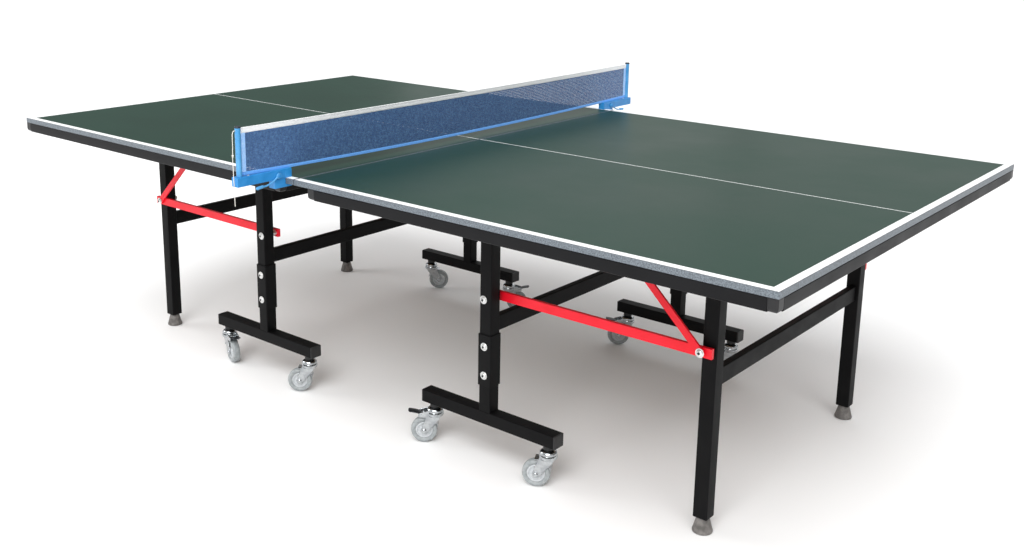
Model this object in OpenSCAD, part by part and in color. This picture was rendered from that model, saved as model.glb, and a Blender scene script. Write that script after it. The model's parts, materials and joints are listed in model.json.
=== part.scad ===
// Folding table tennis table: two wheeled halves that meet under the net.
// Millimetres. X runs along the table, Y across it, Z up from the floor.

/* [Playing top] */
// Length of the whole table along X
table_len = 2740; // [2700:5:2780]
// Width of the table along Y
table_w = 1525; // [1505:5:1545]
// Height of the playing surface above the floor
table_h = 760; // [757:1:763]
// Thickness of the board
board_t = 15; // [13:1:16]
// Gap between the two halves at the net
seam_gap = 3; // [3:0.5:5]
// Thickness of the strip that covers the board's edge
band_t = 2; // [1:0.5:3]

/* [Apron] */
// Height of the steel apron under the board
apron_h = 30; // [24:1:30]
// Width of the apron tube
apron_w = 20; // [16:1:22]
// Distance from the net to the apron's inner rail
apron_start = 55; // [55:1:60]
// Length of a moulded corner cap along each side
cap_len = 24; // [22:1:30]
// Rounding under a corner cap
cap_round = 9; // [4:1:12]

/* [End legs] */
// Side of the square leg tube
leg_w = 38; // [34:1:40]
// Distance of the leg's middle from the net
leg_x = 1068; // [1060:1:1075]
// Distance of the leg's middle from the table's centre line
leg_y = 424; // [418:1:424]
// Height of the bar between the legs
leg_bar_z = 370; // [330:5:420]
// Depth of that bar
leg_bar_h = 45; // [35:1:50]
// Diameter of the foot on the floor
foot_d = 50; // [44:1:50]
// Height of the foot
foot_h = 40; // [34:1:42]

/* [Wheel frames] */
// Side of the square post tube
post_w = 38; // [34:1:38]
// Distance of the post's middle from the net
post_x = 455; // [455:1:458]
// Distance of the post's middle from the table's centre line
post_y = 495; // [495:1:500]
// Height of the post's top end
post_top = 735; // [725:1:738]
// Bottom and top of the height sleeve
sleeve_z = [228, 371];
// Heights of the two sleeve bolts
sleeve_bolt_z = [258, 339];
// Inner and outer end of the wheel bar
wheel_bar_x = [230, 688];
// Bottom of the wheel bar
wheel_bar_z = 118; // [118:1:122]
// Width of the wheel bar
wheel_bar_w = 40; // [36:1:44]
// Depth of the wheel bar
wheel_bar_h = 36; // [32:1:36]
// Bottom of the bar between the posts
post_bar_z = 373; // [373:1:400]
// Depth of that bar
post_bar_h = 43; // [35:1:50]

/* [Casters] */
// Distances of the caster stems from the net
stem_x = [262, 656];
// Diameter of the caster wheel
wheel_d = 75; // [70:1:75]
// Width of the caster wheel
wheel_w = 24; // [20:1:24]
// Distance from the stem to the axle
trail = 30; // [26:1:32]

/* [Stay bars] */
// Height of the long red bar's pivots
bar_z = 467; // [460:1:475]
// Depth of the long red bar
bar_h = 25; // [20:1:25]
// Distance of its pivot on the post from the net
bar_post_x = 449; // [447:1:451]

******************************

What to do:
Quote the data above verbatim from its first line to the line that includes "from the floor.", with both boundary lines retained.

Task solution:
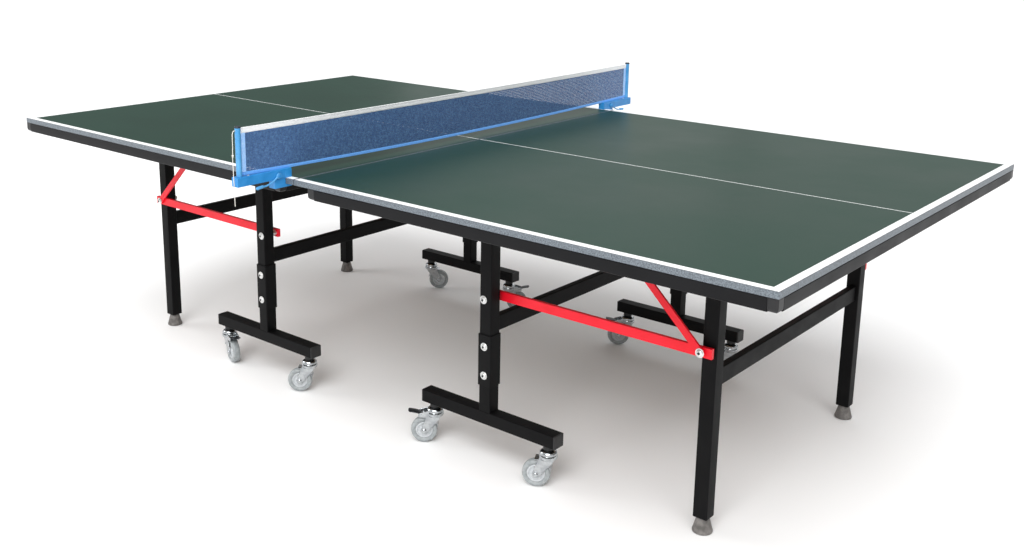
Model this object in OpenSCAD, part by part and in color. This picture was rendered from that model, saved as model.glb, and a Blender scene script. Write that script after it. The model's parts, materials and joints are listed in model.json.
=== part.scad ===
// Folding table tennis table: two wheeled halves that meet under the net.
// Millimetres. X runs along the table, Y across it, Z up from the floor.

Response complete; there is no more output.